I want Scene75 to mean something to you beyond just a massive building that provides what I believe to be exceptional entertainment. I want Scene75 to be a facility that facilitates; a facility where you can meet new people, where you can catch up with old friends, where you can tell your grandkids years from now that this is where you took your wife or husband on a first date, and where you can share memorable, and I mean truly memorable, experiences with your entire family.
I want Scene75 to be a part of the community. A vital part. I want it to be a place where you can escape the ordinary – not necessarily in a magical sense but rather in a ‘Scene75 made today different from yesterday’ sense.
Life is so often about the tomorrows – what we need to accomplish for work, where we need to be at a specific hour, etc. – and the yesterdays – what we should have done differently, where did the time go, etc.

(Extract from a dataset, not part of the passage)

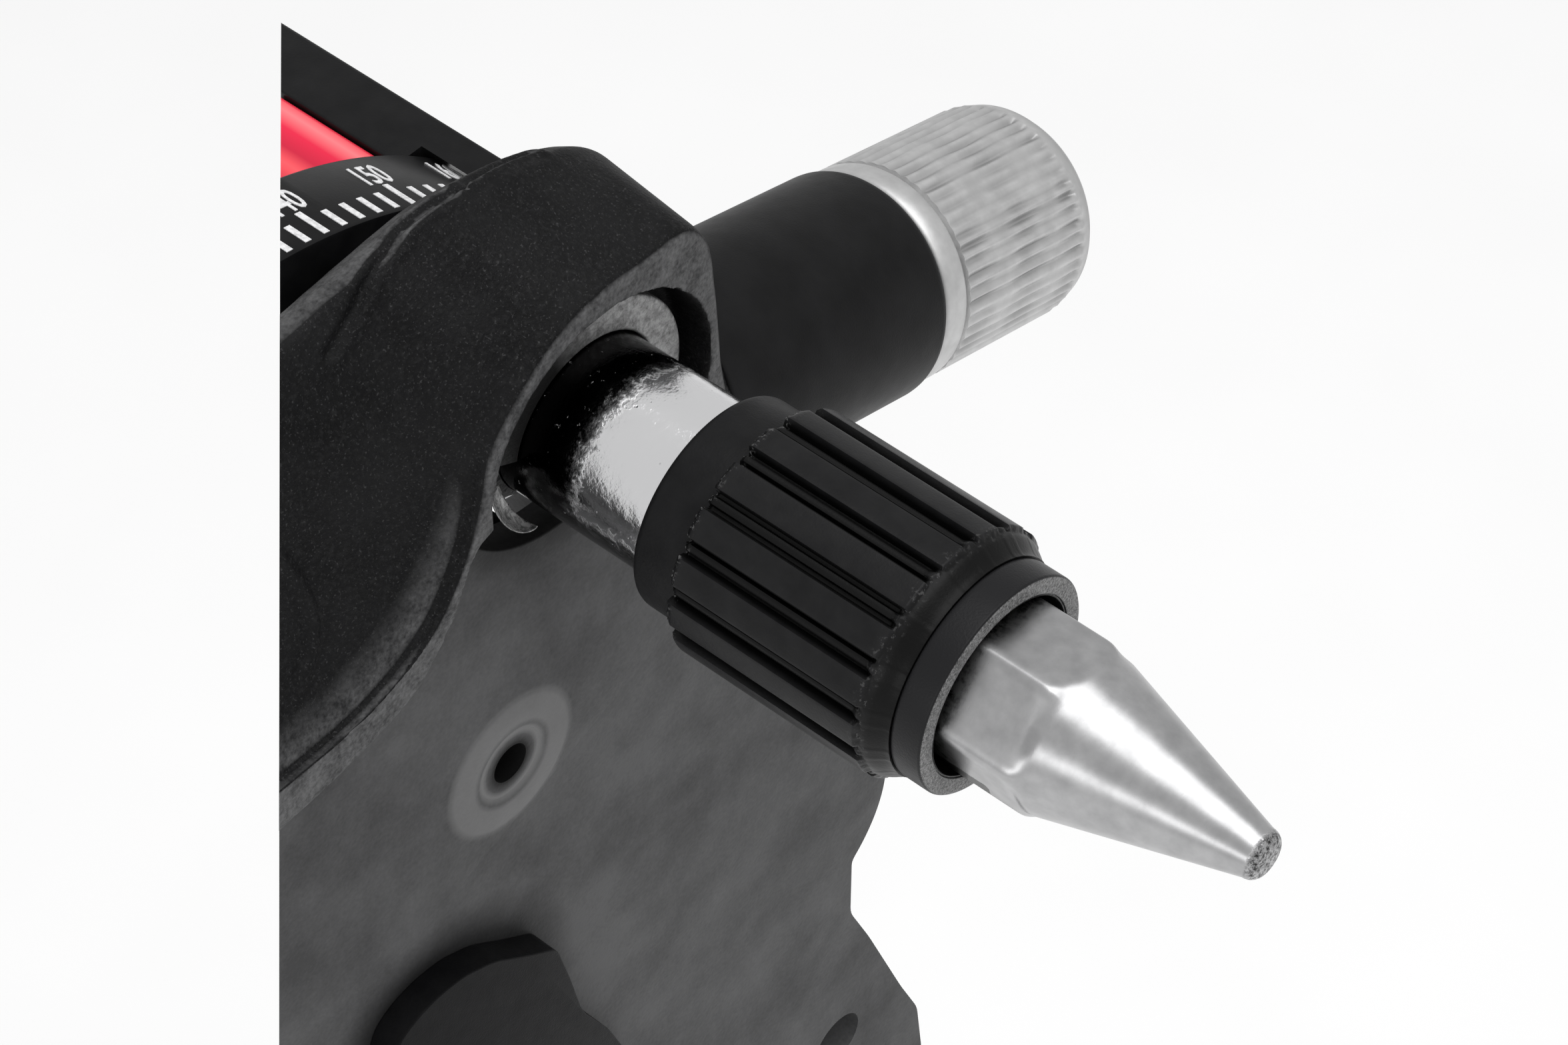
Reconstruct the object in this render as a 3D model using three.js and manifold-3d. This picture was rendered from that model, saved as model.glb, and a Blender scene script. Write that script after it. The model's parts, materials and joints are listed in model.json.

I am certainly guilty of living in both; in fact, I’d surmise, in all honesty, that the last 8 or so years of my life have been about living for the tomorrow. But I want Scene75, for all of us, to be about the now – I am having a blast, I don’t need to stress about tomorrow because I’m here enjoying myself with those who mean the most to me, etc. And in living in the now, I’d imagine that the yesterdays and the tomorrows will unquestionably appear all that much brighter.
Yes, this is what I want Scene75 to become.